Shridhar has donated blood 48 times so far, and has often travelled to cities like Coimbatore, Hyderabad and Chennai, among others, to answer a call for requirement of the Bombay blood type.
Many times, the recipient is a pregnant woman; he has also donated blood to cancer patients.
Struggles of belonging to a rare blood group
Sometimes, the requirement is so acute that Shridhar gets calls for blood requirement for a surgery, months in advance. Since one is only allowed to donate blood once in three months, Shridhar often has to turn down calls, because he’d have donated blood less than three months ago.
When asked if he follows up on the people he has donate to, he says, “Usually patients themselves stay in touch with me. I once gave blood to a 6-month-old girl from Nagpur who had a serious heart condition a few years back. She still calls me every year for New Year’s, and her parents brought her to my son’s wedding last year. It was really nice and moving.”
“I am thankful that now we have a network of recognised Bombay blood type donors, thanks to Sankalp (a blood bank) and social media groups and sites specifically for this rare blood group. While I would have donated blood anyway, the sense of duty because I have this rare blood type, is stronger now,” Shridhar adds.
Shridhar donating blood
Meanwhile the struggle is far from over for Saimhadri.
Now identified as belonging to the HH positive blood type, Srinivas says that the cost for his treatment has also gone up exponentially. “At CMC they told us the tests would cost Rs 30,000, but now they’re charging Rs 63,000. They have diagnosed it as a rare blood disorder similar to thalassemia, and they’re saying that treatment will cost Rs 15 - 20 lakhs,” he rues.

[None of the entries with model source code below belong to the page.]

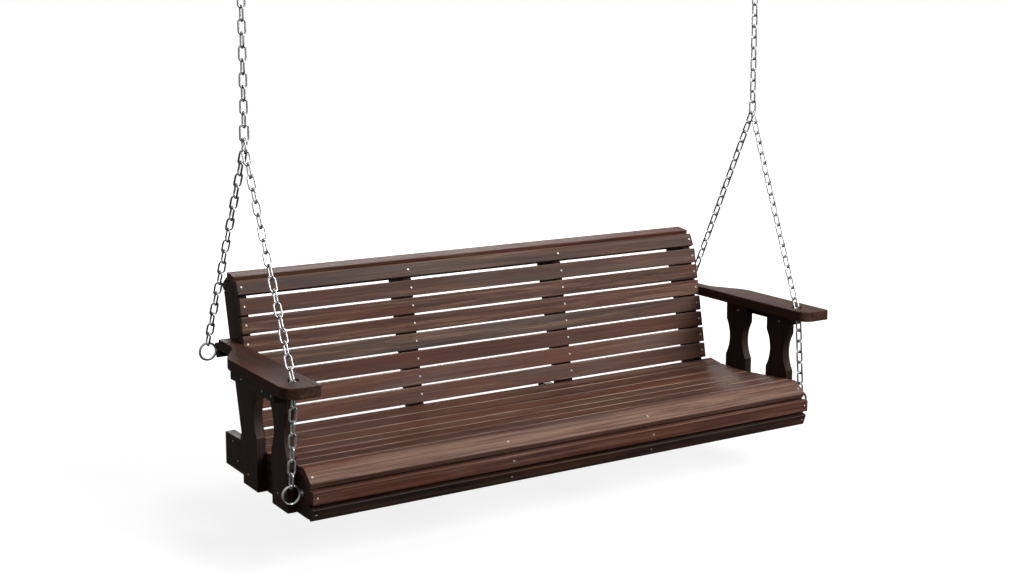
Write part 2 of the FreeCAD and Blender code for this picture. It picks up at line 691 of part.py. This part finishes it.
def chain_node(name, links):
    """One node that holds the separate links of a run of chain."""
    node = doc.addObject("Part::Feature", name)
    node.Shape = Part.makeCompound(links)
    place(node, 0)
    return add_node(node, name)


def bearing(wire_centre, direction, wire_radius):
    """Bearing point of a link whose crown goes round a wire, on the side away from direction."""
    return wire_centre - direction * ((wire_radius + WIRE + PLAY) - (WIRE + PLAY / 2))


def upright_chain(side_name, side):
    """Top link, straight run and the wide link at the lower end."""
    pitch, x, y = dim("chain_pitch"), side * dim("hang_x"), dim("hang_y")
    split = V(x, y, dim("split_z"))
    split_top = split + Z_AXIS * (pitch + WIRE + PLAY / 2)
    run_top = split_top + Z_AXIS * (UPPER_LINKS - 1) * pitch
    top = run_top + Z_AXIS * pitch
    chain_node(f"{side_name}_top_link", links_between(top, run_top, 1, False))
    chain_node(f"{side_name}_upper_chain", links_between(run_top, split_top, UPPER_LINKS - 1, True))
    wide = link_shape(pitch + PLAY, dim("split_inside"), dim("split_corner"))
    wide.Placement = link_frame(split_top, split_top - Z_AXIS * pitch, True)
    chain_node(f"{side_name}_split_link", [wide])
    return top


def rear_chain(side_name, side):
    """Leg of the Y that goes to the rear ring, beside the front leg's top link."""
    shift = X_AXIS * (WIRE + 0.5) * side
    split = V(side * dim("hang_x"), dim("hang_y"), dim("split_z")) - shift
    middle = brace_centre()
    ring_top = V(side * dim("rear_ring_x"), middle.x, middle.y + dim("ring_radius"))
    down = (ring_top - split).normalize()
    start = bearing(split, down, WIRE)
    end = bearing(ring_top, down.negative(), dim("ring_wire"))
    chain_node(f"{side_name}_rear_chain", links_between(start, end, REAR_LINKS, False))


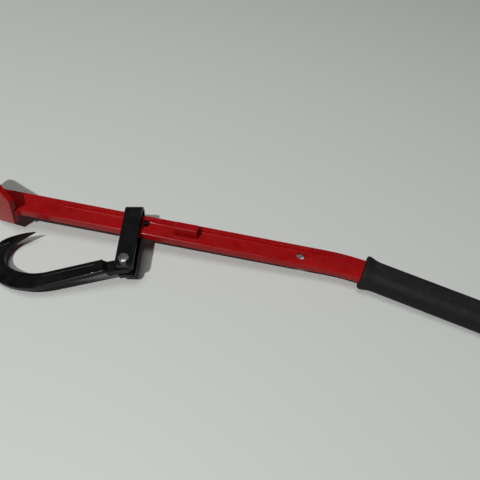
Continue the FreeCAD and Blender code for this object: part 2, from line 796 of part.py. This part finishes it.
    def floor_edge(edge):
        middle = edge.valueAt((edge.FirstParameter + edge.LastParameter) / 2)
        on_floor = abs(abs(middle.z) - size("hook_web_thickness") / 2) < size("hook_floor_round") / 8
        return on_floor and middle.x < -size("hook_shoulder") - rim

    new_round(body, both, "FlankFloorRound", "{hook_floor_round}", floor_edge)

    # The point is bevelled from above and below.
    heading = (inner.heading + outer.heading) / 2
    tip = (inner.place + outer.place) * (1 / 2)
    full = size("hook_thickness") / 2
    thin = size("hook_tip_thickness") / 2
    length = size("hook_tip_length")
    over = size("cut_overrun")
    slope = (full - thin) / length
    wedges = []
    for side in (1, -1):
        wedges += polygon([
            (-length, side * full),
            (over, side * (thin - slope * over)),
            (over, side * (full + over)),
            (-length, side * (full + over)),
        ])
    offset = Placement(Vector(tip.x, 0, -tip.y), Rotation(Vector(0, 1, 0), heading))
    wedge_sketch = new_sketch(body, "XZ_Plane", "PointBevel", wedges, offset)
    new_pocket(body, wedge_sketch, "Point", "2 * {hook_outer_bowl_radius}", symmetric=True)

    hole = [circle(size("bolt_radius") + size("eye_clearance"))]
    bore = new_sketch(body, "XY_Plane", "EyeBore", hole, tang_frame)
    new_pocket(body, bore, "Eye", "{hook_tang_thickness} + {hook_offset}", symmetric=True)
    body.Placement = strap_frame * blade_frame
    return body


def grip_section(proud):
    width = size("grip_width") + 2 * proud
    height = size("grip_height") + 2 * proud
    return rounded_rectangle(width, height, size("grip_corner_round") + proud)


def grip_slope(body, name, start, end, start_proud, end_proud):
    """A tapering stretch of the grip between two of its sections."""
    sketches = []
    for step, (at, proud) in enumerate(((start, start_proud), (end, end_proud))):
        place = Placement(Vector(0, 0, at), Rotation())
        sketches.append(new_sketch(body, "YZ_Plane", f"{name}Section{step}", grip_section(proud), place))
    return new_loft(body, "PartDesign::AdditiveLoft", name, *sketches)


def grip_sleeve():
    """The rubber grip over the bar's tail. Its frame has the front face at the origin."""
    body = new_body("grip_sleeve")
    length = size("grip_length")
    collar = size("grip_collar_length")
    proud = size("grip_collar_proud")
    end_proud = size("grip_end_proud")
    end_start = length - size("grip_end_length")
    main = new_sketch(body, "YZ_Plane", "GripSection", grip_section(0))
    new_pad(body, main, "GripTube", "{grip_length}")
    collar_sketch = new_sketch(body, "YZ_Plane", "CollarSection", grip_section(proud))
    new_pad(body, collar_sketch, "Collar", "{grip_collar_length}")
    grip_slope(body, "CollarSlope", collar, collar + size("grip_collar_slope"), proud, 0)
    grip_slope(body, "EndSlope", end_start - size("grip_end_slope"), end_start, 0, end_proud)
    end_place = Placement(Vector(0, 0, end_start), Rotation())
    end_sketch = new_sketch(body, "YZ_Plane", "EndSection", grip_section(end_proud), end_place)
    solid = new_pad(body, end_sketch, "EndKnob", "{grip_end_length}")

    def at(edge, place):
        return all(abs(vertex.Point.x - place) < size("grip_clearance") / 8 for vertex in edge.Vertexes)

    front = new_round(body, solid, "CollarRound", "{grip_collar_round}", lambda edge: at(edge, 0))
    crest = new_round(body, front, "CrestRound", "{grip_crest_round}", lambda edge: at(edge, collar))
    flare_end = collar + size("grip_collar_slope")
    flare = new_round(body, crest, "FlareRound", "{grip_flare_round}", lambda edge: at(edge, flare_end))
    new_round(body, flare, "EndRound", "{grip_end_round}", lambda edge: at(edge, length))

    gap = size("grip_clearance")
    thick = size("bar_thickness") / 2 + gap
    wide = size("bar_width") / 2 + gap
    tail = size("tail_width") / 2 + gap
    socket = new_sketch(body, "YZ_Plane", "SocketOutline", rectangle(-wide, wide, -thick, thick))
    new_pocket(
        body, socket, "Socket", "{grip_lap} + {shoulder_length} + {grip_clearance}", reverse=True
    )
    tail_sketch = new_sketch(body, "YZ_Plane", "TailOutline", rectangle(-tail, tail, -thick, thick))
    new_pocket(
        body, tail_sketch, "TailBore",
        "{grip_lap} + {shoulder_length} + {tail_length} + {grip_clearance}", reverse=True,
    )
    body.Placement = grip_frame
    return body


pieces = [
    lever_bar(),
    felling_tongue(),
    tongue_weld(),
    stop_lug(),
    lug_weld(),
    stop_pin(),
    hook_strap(),
    hook_bolt(),
    lock_nut(),
    cant_hook(),
    grip_sleeve(),
]
doc.recompute()

for item in doc.Objects:
    if "Invalid" in item.State or "Error" in item.State:
        raise RuntimeError(f"{item.Name} failed: {item.State}")
for piece in pieces:
    if piece.Shape.isNull() or not piece.Shape.isValid() or not piece.Shape.Solids:
        raise RuntimeError(f"{piece.Label} has no valid solid")

os.makedirs("parts", exist_ok=True)
for piece in pieces:
    piece.Shape.exportStep(f"parts/{piece.Label}.step")
    box = piece.Shape.BoundBox
    print(
        f"{piece.Label}: {len(piece.Shape.Solids)} solid(s), {piece.Shape.Volume:.0f} cubic mm, "
        f"x {box.XMin:.1f} to {box.XMax:.1f}, y {box.YMin:.1f} to {box.YMax:.1f}, "
        f"z {box.ZMin:.1f} to {box.ZMax:.1f}"
    )
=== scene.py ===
"""A felling lever lying on a pale floor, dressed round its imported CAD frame."""

import logging
import math
from dataclasses import dataclass, field
from enum import Enum

import bmesh
import bpy
from mathutils import Matrix, Vector


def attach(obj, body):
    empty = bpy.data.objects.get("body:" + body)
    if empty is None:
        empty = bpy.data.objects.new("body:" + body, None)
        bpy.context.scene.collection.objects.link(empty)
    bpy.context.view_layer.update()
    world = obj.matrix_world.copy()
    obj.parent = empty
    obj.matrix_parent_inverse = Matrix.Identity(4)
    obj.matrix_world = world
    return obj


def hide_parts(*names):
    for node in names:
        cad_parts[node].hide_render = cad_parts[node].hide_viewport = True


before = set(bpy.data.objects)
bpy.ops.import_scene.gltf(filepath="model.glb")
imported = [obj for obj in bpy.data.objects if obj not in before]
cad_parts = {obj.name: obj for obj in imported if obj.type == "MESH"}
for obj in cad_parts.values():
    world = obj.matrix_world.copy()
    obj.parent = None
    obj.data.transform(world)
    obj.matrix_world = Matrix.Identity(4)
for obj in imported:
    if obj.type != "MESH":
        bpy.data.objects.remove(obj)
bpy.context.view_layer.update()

log = logging.getLogger("felling_lever")

MM = 0.001
MERGE_WITHIN = 0.002 * MM

Colour = tuple[float, float, float, float]
Triple = tuple[float, float, float]
Span = tuple[float, float]


class Body(str, Enum):
    """The rigid bodies of the lever, by the names that the frame gives them."""

    LEVER = "lever"
    STRAP = "strap"
    HOOK = "hook"


class Slot(str, Enum):
    """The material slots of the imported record."""

    RED = "red_paint"
    COATING = "black_coating"
    FORGING = "black_forging"
    ZINC = "zinc_steel"
    RUBBER = "black_rubber"


class Socket(str, Enum):
    """The kinds of socket on the node groups, by Blender's names for them."""

    VALUE = "NodeSocketFloat"
    VECTOR = "NodeSocketVector"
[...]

Srinivas adds that he will take Simhadri back to Vishakhapatnam, hoping that treatment will be available covered under the Andhra Pradesh state government’s health insurance scheme. “We are not sure if treatment can happen over there. We will have to see. He still needs two more units of blood, and he will continue to need more blood in this condition. We are looking on social media to find more donors.”
What is the Bombay blood group?
First discovered in Bombay (now Mumbai) in 1952, this is an extremely rare blood group.
Red blood cells (RBCs), white blood cells and the plasma come together to form blood groups.
On their surface, RBCs carry markers, with which the plasma interacts. While RBCs have antigens, the plasma has antibodies.
The antigens can be A or B or both. If the RBCs have antigen A, the plasma will be the B antibody or the other way round. These determine if the blood type will be A, B or AB. If the RBCs have neither antigen A nor B, the plasma has antibodies of both, and the blood type then is O.
There is another variable called the Rh factor which determines the ‘positive’ or ‘negative’ marker in the blood type. If the RBCs have Rh factor on their surface, the blood type would be positive. If the Rh factor is absent, the blood type would be negative.
It is the interaction between the RBCs and the plasma which sets apart a blood type and is important for a robust immune system.
Where does the HH blood type come in then?
There’s a master antigen H, which is present in all blood groups. This antigen is needed to generate A, B, AB and O antigens. But when the antigen H is absent from the cell and only its antibody is present in the plasma, it leads to the occurrence of the rare HH blood group.
The HH blood type is a result of extensive inbreeding in close-community marriages which limit the gene pool. It is therefore possible that people with the Bombay blood group have common ancestral roots.